Recorded data >>
● ● ● ●

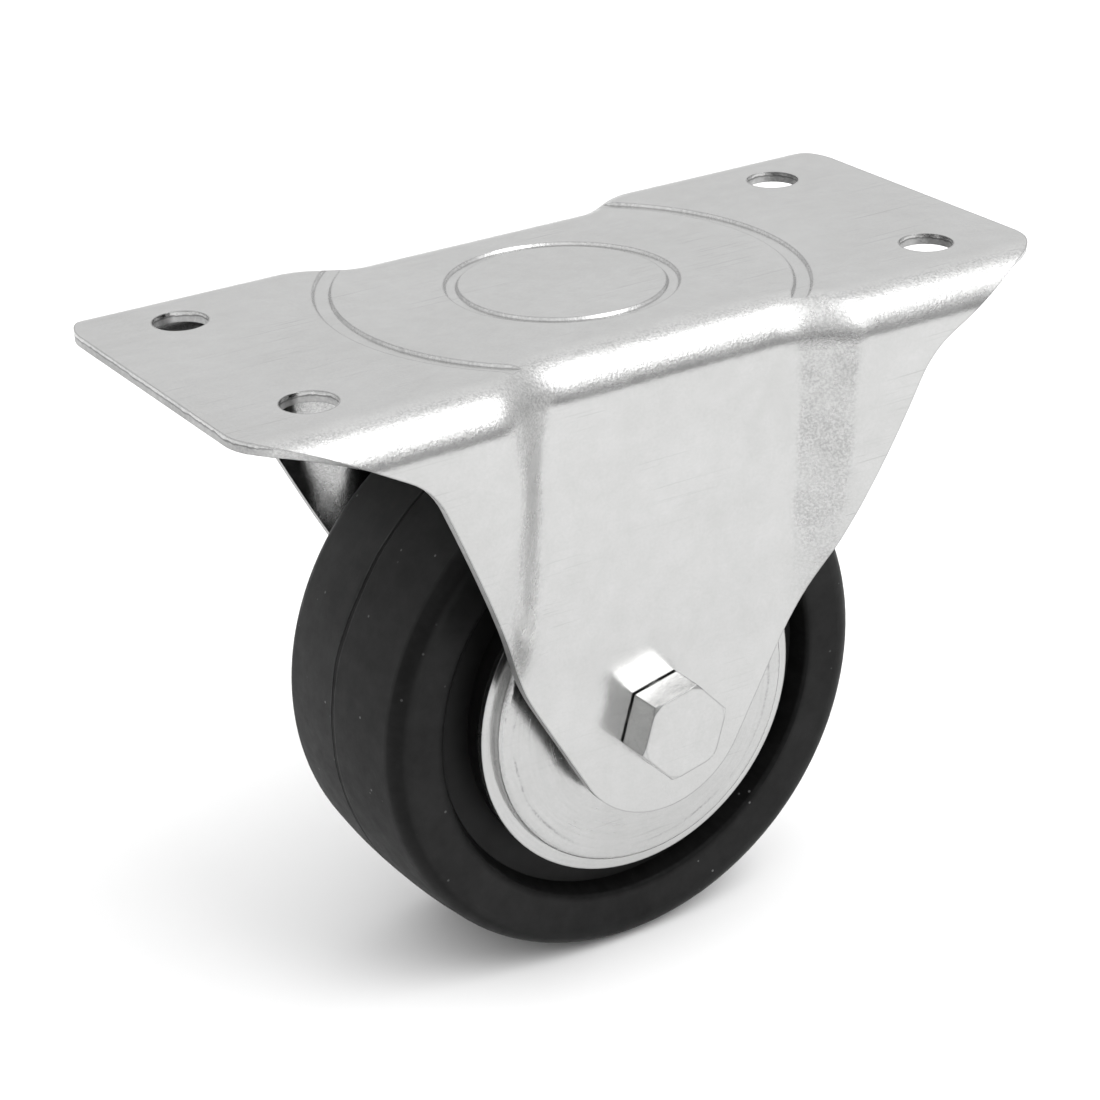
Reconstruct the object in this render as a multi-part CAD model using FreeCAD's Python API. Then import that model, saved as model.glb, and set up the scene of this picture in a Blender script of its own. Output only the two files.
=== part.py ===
import FreeCAD, Part
import math
import os

from FreeCAD import Vector

# Fixed castor with a rubber wheel. Millimetres.
# Origin: centre of the mounting plate's top face. X: rolling direction. Y: axle. Z: up.

# Mounting plate
plate_length = 121.0
plate_corner_r = 8.0
corner_lead = 3.95           # corner rounding starts this far inside the start of the fold
hole_end_distance = 13.0     # hole centres from the plate's ends
hole_spacing_y = 34.9
hole_r = 3.7

# Folded sheet
sheet = 1.5
fold_r = 6.4                 # outer radius of the fold between plate and leg
panel_reach = 26.2           # outer face of the recessed middle panel, just under the fold
web_reach = 30.6             # outer face of the webs each side of it, just under the fold
axle_reach = 22.1            # outer face of both where they meet beside the axle
panel_half_width = 18.4      # where the middle panel ends and its side step begins
step_width = 9.0             # run of that step along X
corner_run = 1.8             # how much longer the step is at the fold, at each end
corner_fall = 0.12           # share of the height over which that fades out
axle_land = 5.7              # height above the axle at which the leg turns parallel
cut_margin = 1.5             # how far a cutting shape runs past what it cuts

# Fall of the leg from the fold to the axle land: share of the height, and share of the
# side reach that the webs and the middle panel still have there
web_fall = ((0.0, 1.0), (0.12, 0.985), (0.26, 0.925), (0.54, 0.68),
            (0.7, 0.44), (0.84, 0.19), (0.93, 0.05), (1.0, 0.0))
panel_fall = ((0.0, 1.0), (0.12, 0.925), (0.26, 0.8), (0.54, 0.49),
              (0.7, 0.31), (0.84, 0.14), (0.93, 0.04), (1.0, 0.0))
step_count = 10              # steps in which a side step is laid out
fold_stations = 8            # steps in which the fold's cut follows the blank's edge

# Leg outline
axle_drop = 56.0             # mounting face to axle
tip_r = 13.9
leg_taper_deg = 24.5         # leg edge from the vertical
tip_taper_deg = 29.5         # the same just above the round tip
waist_rise = 9.5             # height above the axle at which the two meet
waist_r = 60.0
shoulder_slope = 0.56        # fall of the blank's shoulder for each unit of run
shoulder_r = 12.0            # hollow rounding between shoulder and leg edge

# Pressed rings in the plate
ring_depth = 0.4
ring_slope = 0.3             # run of each side wall of a ring
inner_ring_r = 15.75
inner_ring_width = 1.9
outer_ring_r = 33.1
outer_ring_width = 2.5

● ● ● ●

Work to complete >> Extract all of the data exactly as written.

Exercise solution >>
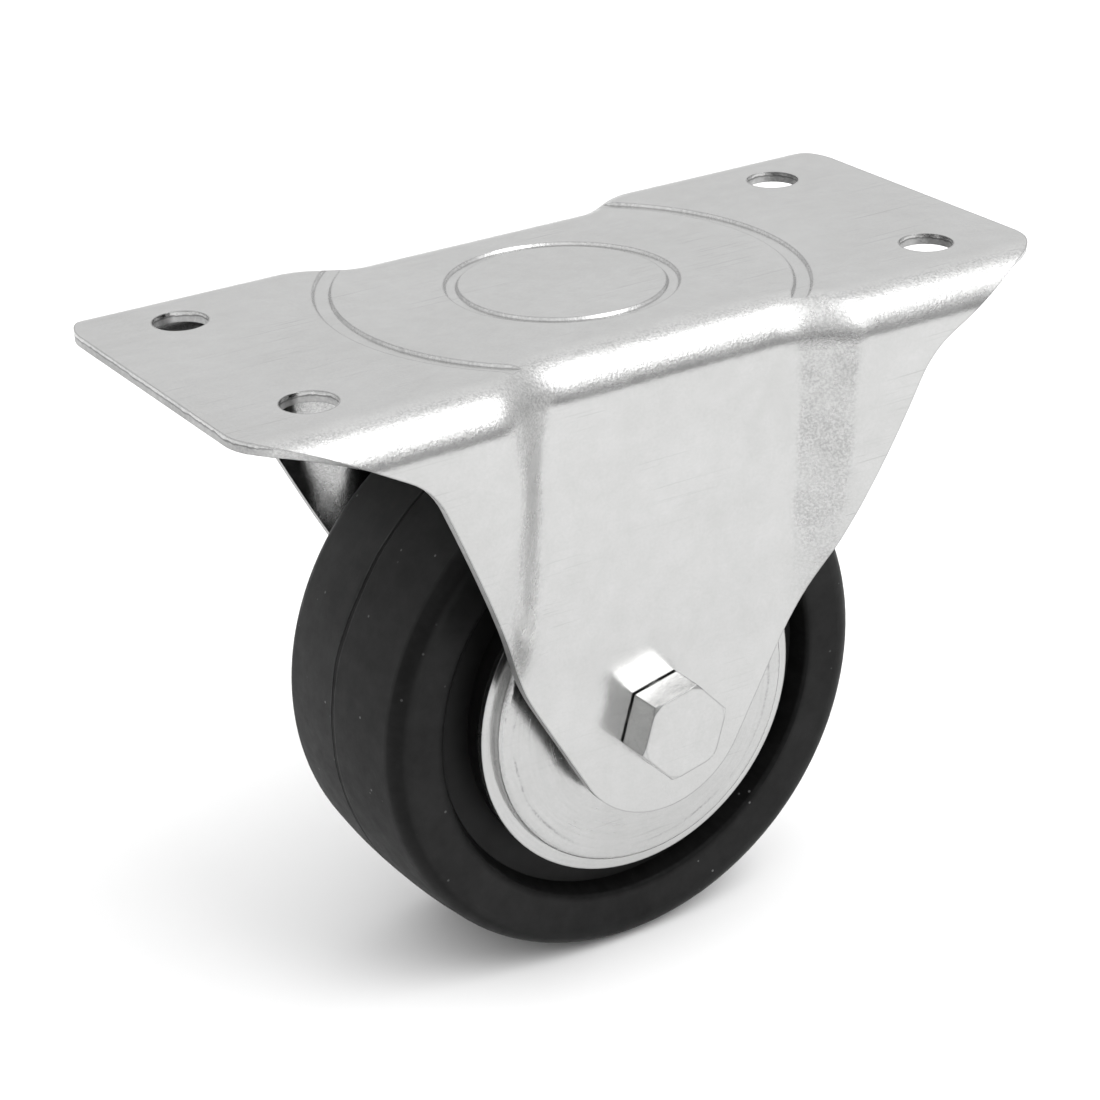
Reconstruct the object in this render as a multi-part CAD model using FreeCAD's Python API. Then import that model, saved as model.glb, and set up the scene of this picture in a Blender script of its own. Output only the two files.
=== part.py ===
import FreeCAD, Part
import math
import os

from FreeCAD import Vector

# Fixed castor with a rubber wheel. Millimetres.
# Origin: centre of the mounting plate's top face. X: rolling direction. Y: axle. Z: up.

# Mounting plate
plate_length = 121.0
plate_corner_r = 8.0
corner_lead = 3.95           # corner rounding starts this far inside the start of the fold
hole_end_distance = 13.0     # hole centres from the plate's ends
hole_spacing_y = 34.9
hole_r = 3.7

# Folded sheet
sheet = 1.5
fold_r = 6.4                 # outer radius of the fold between plate and leg
panel_reach = 26.2           # outer face of the recessed middle panel, just under the fold
web_reach = 30.6             # outer face of the webs each side of it, just under the fold
axle_reach = 22.1            # outer face of both where they meet beside the axle
panel_half_width = 18.4      # where the middle panel ends and its side step begins
step_width = 9.0             # run of that step along X
corner_run = 1.8             # how much longer the step is at the fold, at each end
corner_fall = 0.12           # share of the height over which that fades out
axle_land = 5.7              # height above the axle at which the leg turns parallel
cut_margin = 1.5             # how far a cutting shape runs past what it cuts

# Fall of the leg from the fold to the axle land: share of the height, and share of the
# side reach that the webs and the middle panel still have there
web_fall = ((0.0, 1.0), (0.12, 0.985), (0.26, 0.925), (0.54, 0.68),
            (0.7, 0.44), (0.84, 0.19), (0.93, 0.05), (1.0, 0.0))
panel_fall = ((0.0, 1.0), (0.12, 0.925), (0.26, 0.8), (0.54, 0.49),
              (0.7, 0.31), (0.84, 0.14), (0.93, 0.04), (1.0, 0.0))
step_count = 10              # steps in which a side step is laid out
fold_stations = 8            # steps in which the fold's cut follows the blank's edge

# Leg outline
axle_drop = 56.0             # mounting face to axle
tip_r = 13.9
leg_taper_deg = 24.5         # leg edge from the vertical
tip_taper_deg = 29.5         # the same just above the round tip
waist_rise = 9.5             # height above the axle at which the two meet
waist_r = 60.0
shoulder_slope = 0.56        # fall of the blank's shoulder for each unit of run
shoulder_r = 12.0            # hollow rounding between shoulder and leg edge

# Pressed rings in the plate
ring_depth = 0.4
ring_slope = 0.3             # run of each side wall of a ring
inner_ring_r = 15.75
inner_ring_width = 1.9
outer_ring_r = 33.1
outer_ring_width = 2.5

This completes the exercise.